Safety on Dorr Street
Though the UT Foundation and Fairmount properties have elaborate plans to make the corner of Secor and Dorr Street into an "Ann Arbor-style" college town, severe safety issues of Dorr still have to be addressed.
If approved, several new improvements to the road could be instituted in the next couple of years, including an additional turn lane, pedestrian crosswalks and possibly a lower speed limit.
According to a study done by Rich Martinko, director of the university transportation center and intermodal transportation institute, there were more than 100 traffic accidents at both the intersections of Secor and Dorr, and Byrne and Dorr in the same two-year period.
There were 706 traffic accidents on Dorr between Upton and Byrne from 2006 to 2008, a large majority of them happening at intersections.
These include automobile collisions, pedestrian collisions and motorcycle collisions, but most crashes were two car accidents occurring with drivers going under 20 mph.
The intersection of Dorr and Secor, where the new college town setup is supposed to be built, had the most crashes from 2006 to 2008 of any other Dorr intersection with 187 collisions.
Martinko said the ideas to improve safety are still only proposals and nothing is set in stone.
"I want to make it clear that the proposed countermeasures are a draft only," Martinko said. "These are not in any way approved or final. A public involvement process will be a major part of the decisions."
Martinko said the city of Toledo will get the money for the project and not UT, because Dorr Street is the city's responsibility, though Martinko did receive a grant from the Ohio Department of Transportation to perform the study.
"In addition to the $4.4 million we got from the Ohio Department of Transportation for the safety project, additional funding ($1.7 million) through the Toledo Metropolitan Area Council of Governments for the Douglas-Dorr intersection project was approved," Martinko said. "This most likely will be completed between 2014 and 2016."
The study included the stretch of Dorr Street between North Byrne Road and Upton Avenue and was conducted over a two-year period.

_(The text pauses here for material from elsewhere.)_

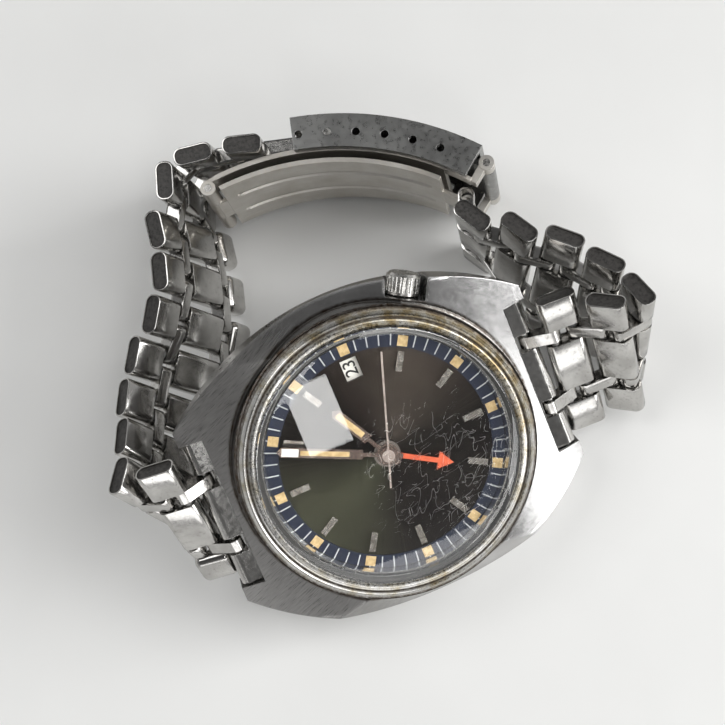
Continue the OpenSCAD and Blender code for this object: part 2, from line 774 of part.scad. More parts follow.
// Bracelet
module stadium(r, l) {
  union() {
    circle(r = r);
    translate([0, -r]) square([l, 2 * r]);
    translate([l, 0]) circle(r = r);
  }
}

// a slice of the stadium profile, from x0 to x1, that runs from y = 0 along s * y
module profile(r, l, x0, x1, s) {
  translate([x0, 0, 0]) rotate([90, 0, 90]) linear_extrude(x1 - x0) mirror([s > 0 ? 0 : 1, 0])
    stadium(r, l);
}

module row(s, i) {
  r = block_t / 2;
  half = strap_w / 2;
  centre = half - outer_w - slot_w;
  multmatrix(out_pin(s, i)) difference() {
    union() {
      profile(r, row_step, -half, -half + outer_w, -s);
      profile(r, row_step, -centre, centre, -s);
      profile(r, row_step, half - outer_w, half, -s);
      for (y = [0, -s * row_step]) translate([0, y, 0]) rod(pin_r, 2 * half - 1);
    }
    for (e = [-1, 1]) profile(r - cap_rim, row_step, e > 0 ? half - cap_recess : -half - 1,
      e > 0 ? half + 1 : -half + cap_recess, -s);
  }
}

// two connector bars with worn eyes, from the pin of one piece to the pin of the next
module bars(m1, m2, l) {
  for (e = [-1, 1]) multmatrix(between(m1, m2, e * bar_at)) translate([0, -l / 2, 0]) difference() {
    profile(bar_t / 2, l, -bar_w / 2, bar_w / 2, 1);
    for (y = [0, l]) translate([0, y, 0]) rod(pin_r + worn_gap, bar_w + 1);
  }
}

// what the bars of row i hold on to
function next_pin(s, i) = s > 0 && i == 11 ? spring_bar_frame
  : s < 0 && i == 7 ? end_tube_frame : in_pin(s, i + 1);

module link(s, i) {
  color("silver") {
    row(s, i);
    bars(out_pin(s, i), next_pin(s, i), s > 0 && i == 11 ? clasp_bar_step : bar_step);
  }
}

module end_link(s) {
  r = block_t / 2;
  half = strap_w / 2;
  centre = half - outer_w - slot_w;
  back = end_pin_y - lug_wall - 0.05;
  difference() {
    union() {
      multmatrix(lug_frame(s)) intersection() {
        profile(r, 3, -half, half, -s);
        translate([-half, s > 0 ? -back : -far, -far]) cube([strap_w, back + far, 2 * far]);
      }
    }
    multmatrix(lug_frame(s)) {
      for (e = [-1, 1])
        translate([e * (centre + slot_w / 2) - slot_w / 2, s > 0 ? -1.25 : 1.25 - far, -far])
          cube([slot_w, far, 2 * far]);
      rod(pin_r + set_gap, 2 * strap_w);
    }
  }
}

module end_links() {
  color("silver") for (s = [-1, 1]) {
    end_link(s);
    bars(lug_frame(s), in_pin(s, 1), bar_step);
  }
}

module lug_spring_bars() {
  color("gray") for (s = [-1, 1]) multmatrix(lug_frame(s)) rod(pin_r, lug_gap + 2);
}

// Clasp
module arc_sweep(a0, a1) {
  rotate([0, -90, 0]) rotate([180, 0, 0]) rotate([0, 0, a0])
    rotate_extrude(angle = a1 - a0, $fn = 200) children();
}

module arc_plate(r, t, x0, x1, a0, a1) {
  arc_sweep(a0, a1) translate([r, x0]) square([t, x1 - x0]);
}

module arc_rod(a, at, r, x0, x1) {
  translate(arc_point(a, at)) translate([(x0 + x1) / 2, 0, 0]) rod(r, x1 - x0);
}

module clasp_cover() {
  w = cover_half_w;
  a0 = cover_ends[0];
  a1 = cover_ends[1];
  top = hole_line_r + cover_up;
  low = hole_line_r - cover_down;
  color("silver") multmatrix(clasp_frame) difference() {
    union() {
      arc_sweep(a0, a1) difference() {
        translate([low, -w]) square([top - low, 2 * w]);
        translate([low - 1, -w + cover_wall]) square([top - low + 1 - cover_wall, 2 * (w - cover_wall)]);
      }
      arc_plate(cover_hinge_at - 0.3, top - 0.2 - cover_hinge_at, lap - cover_knuckle, cover_knuckle - lap,
        cover_hinge_angle + 0.2, a0 + 1);
      arc_rod(cover_hinge_angle, cover_hinge_at, tube_r, -cover_knuckle, cover_knuckle);
    }
    for (i = [0 : hole_count - 1]) arc_rod(bar_angle + (bar_hole - 1 - i) * hole_angle_step, hole_line_r,
      0.5, -w - 1, w + 1);
    arc_rod(cover_hinge_angle, cover_hinge_at, pin_r + run_gap, -w, w);
  }
}

module upper_leaf() {
  w = leaf_w / 2;
  leg = cover_knuckle + 0.2;
  notch_end = end_tube_angle + leaf_from;
  color("lightgray") multmatrix(clasp_frame) difference() {
    union() {
      arc_plate(upper_leaf_r, leaf_t, -w, w, notch_end, leaf_hinge_angle - leaf_edge);
      for (e = [0, 1]) mirror([e, 0, 0]) {
        arc_plate(upper_leaf_r + lap, leaf_t - 2 * lap, leg + lap, w - lap, cover_hinge_angle + 1,
          notch_end + 1);
        arc_plate(upper_leaf_r + 2 * lap, cover_hinge_at - upper_leaf_r, leg + 2 * lap, w - 2 * lap,
          cover_hinge_angle - 0.4, cover_hinge_angle + 1.1);
        arc_rod(cover_hinge_angle, cover_hinge_at, tube_r, leg, w);
        arc_plate(upper_leaf_r + lap, leaf_t - 2 * lap, leaf_knuckle + lap, w - lap,
          leaf_hinge_angle - leaf_edge - 0.5, leaf_hinge_angle);
        arc_rod(leaf_hinge_angle, leaf_hinge_at, tube_r, leaf_knuckle, w);
      }
    }
    arc_rod(leaf_hinge_angle, leaf_hinge_at, pin_r + set_gap, -w - 1, w + 1);
    arc_rod(cover_hinge_angle, cover_hinge_at, pin_r + set_gap, -w - 1, w + 1);
  }
}

module lower_leaf() {
  w = leaf_w / 2;
  middle = leaf_knuckle - knuckle_gap;
  color("lightgray") multmatrix(clasp_frame) difference() {
    union() {
      arc_plate(lower_leaf_r, leaf_t, -w, w, end_tube_angle + leaf_from, leaf_hinge_angle - leaf_edge);
      arc_plate(lower_leaf_r + lap, leaf_t - 2 * lap, lap - middle, middle - lap,
        leaf_hinge_angle - leaf_edge - 0.5, leaf_hinge_angle);
      arc_rod(leaf_hinge_angle, leaf_hinge_at, tube_r, -middle, middle);
      arc_plate(lower_leaf_r + lap, leaf_t - 2 * lap, lap - end_tube_half, end_tube_half - lap,
        end_tube_angle, end_tube_angle + leaf_from + 0.5);
      arc_rod(end_tube_angle, end_tube_at, tube_r - 0.1, -end_tube_half, end_tube_half);
    }
    arc_rod(leaf_hinge_angle, leaf_hinge_at, pin_r + run_gap, -w - 1, w + 1);
    arc_rod(end_tube_angle, end_tube_at, pin_r + set_gap, -w - 1, w + 1);
  }
}

// spring bar in the cover and the pin of the hinge between the cover and the upper leaf
module clasp_bars() {
  color("gray") multmatrix(clasp_frame) {
    arc_rod(bar_angle, hole_line_r, pin_r, -cover_half_w, cover_half_w);
    arc_rod(cover_hinge_angle, cover_hinge_at, pin_r, -leaf_w / 2, leaf_w / 2);
  }
}

module leaf_pin() {
  color("gray") multmatrix(clasp_frame) {
    arc_rod(leaf_hinge_angle, leaf_hinge_at, pin_r, -leaf_w / 2, leaf_w / 2);
  }
}

case_body();
crystal_ring();
crystal();
crystal_gasket();
bright_ring();
case_back();
case_back_gasket();
crown_tube();
crown_gasket();
crown();
stem();
dial();
minute_ring();
lume_plots();
hour_markers();
hour_hand();
minute_hand();
second_hand();
day_hand();
date_disc();
movement_ring();
main_plate();
train_bridge();
barrel();
centre_wheel();
third_wheel();
fourth_wheel();
escape_wheel();
pallet_fork();
balance_wheel();
hairspring();
balance_cock();
rotor();
rotor_bearing();
bridge_screws();
end_links();
lug_spring_bars();
link(1, 1);  // link_a1
link(1, 2);  // link_a2
link(1, 3);  // link_a3
link(1, 4);  // link_a4
link(1, 5);  // link_a5
link(1, 6);  // link_a6
link(1, 7);  // link_a7
link(1, 8);  // link_a8
link(1, 9);  // link_a9
link(1, 10);  // link_a10
link(1, 11);  // link_a11
link(-1, 1);  // link_b1
link(-1, 2);  // link_b2
link(-1, 3);  // link_b3
link(-1, 4);  // link_b4
link(-1, 5);  // link_b5
link(-1, 6);  // link_b6
link(-1, 7);  // link_b7
clasp_cover();
upper_leaf();
lower_leaf();
clasp_bars();
leaf_pin();
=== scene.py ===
import math

import bpy
from mathutils import Matrix, Vector


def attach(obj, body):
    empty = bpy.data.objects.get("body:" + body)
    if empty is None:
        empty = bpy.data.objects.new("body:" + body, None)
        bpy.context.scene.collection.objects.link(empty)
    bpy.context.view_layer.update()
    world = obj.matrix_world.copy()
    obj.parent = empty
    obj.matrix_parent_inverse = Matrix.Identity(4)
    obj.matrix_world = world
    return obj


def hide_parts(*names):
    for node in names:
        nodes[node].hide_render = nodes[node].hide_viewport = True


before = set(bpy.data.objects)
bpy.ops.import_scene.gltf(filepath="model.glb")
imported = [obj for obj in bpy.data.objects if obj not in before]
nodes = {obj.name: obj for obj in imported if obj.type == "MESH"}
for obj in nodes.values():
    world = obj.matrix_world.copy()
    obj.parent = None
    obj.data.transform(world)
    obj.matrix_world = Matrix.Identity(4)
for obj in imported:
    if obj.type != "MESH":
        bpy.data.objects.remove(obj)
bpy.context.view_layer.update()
MM = 0.001

# Camera
# The photograph looks almost straight down from about 26 cm, a little from the right and the front.
# A long lens keeps the proportions of the case and the bracelet.
camera_at = Vector((31.14, -45.51, 249.66)) * MM
camera_looks = Vector((-0.1396, 0.1884, -0.9721)).normalized()
camera_up = (-camera_looks).cross(Vector((0.9898, 0, -0.1421))).normalized()
camera_right = camera_up.cross(-camera_looks)
camera_data = bpy.data.cameras.new("camera")
camera_data.sensor_width = 36
camera_data.lens = 99.3
camera_data.clip_start, camera_data.clip_end = 0.01, 5
camera = bpy.data.objects.new("camera", camera_data)
bpy.context.scene.collection.objects.link(camera)
camera.matrix_world = Matrix.Translation(camera_at) @ Matrix((camera_right, camera_up,
                                                              -camera_looks)).transposed().to_4x4()
bpy.context.scene.camera = camera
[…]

"The total Douglas-Dorr project cost is estimated to be $1.7 million with $1.1 million coming from funds through TMACOG, and the remaining $655 thousand coming from city funds," Martinko said. "This brings the transportation improvements for this Dorr Street corridor to around $6.2 million."
The proposed safety improvement project on Dorr Street is a joint venture between UT and the city of Toledo, according to Student Government President Matt Rubin.
"There would be smart technology in the traffic lights and possibly roundabouts as well," Rubin said.
"If Dorr Street is developed into a nicer area, it will make for a more pedestrian-friendly campus."
Karen Gallagher, bike friendly campus initiative director, said this could help SG see their vision for more bike transportation at UT come true.
"The improvements they make should calm traffic and make the Dorr-Secor area much safer and appealing for pedestrian travelers," Gallagher, said. "It's encouraging for bike initiatives on campus because it demonstrates there is a need to make our campus community more welcoming for pedestrian and bicycle travel."
Some of the solutions to the traffic issues on Dorr might include putting roundabouts at the intersections of Dorr and Parkside, and Dorr and Upton.
Traffic signals would also be removed and video detection would be added.
There also might be "bump outs" on certain corners at intersections for the purpose of "defining parking areas, shortening crossing distances and calming overall traffic," according to the study.
Improvements from Byrne to Secor would be adding a "pedestrian center and raised crosswalk" at the intersections of Dorr and Secor, and Dorr and Byrne.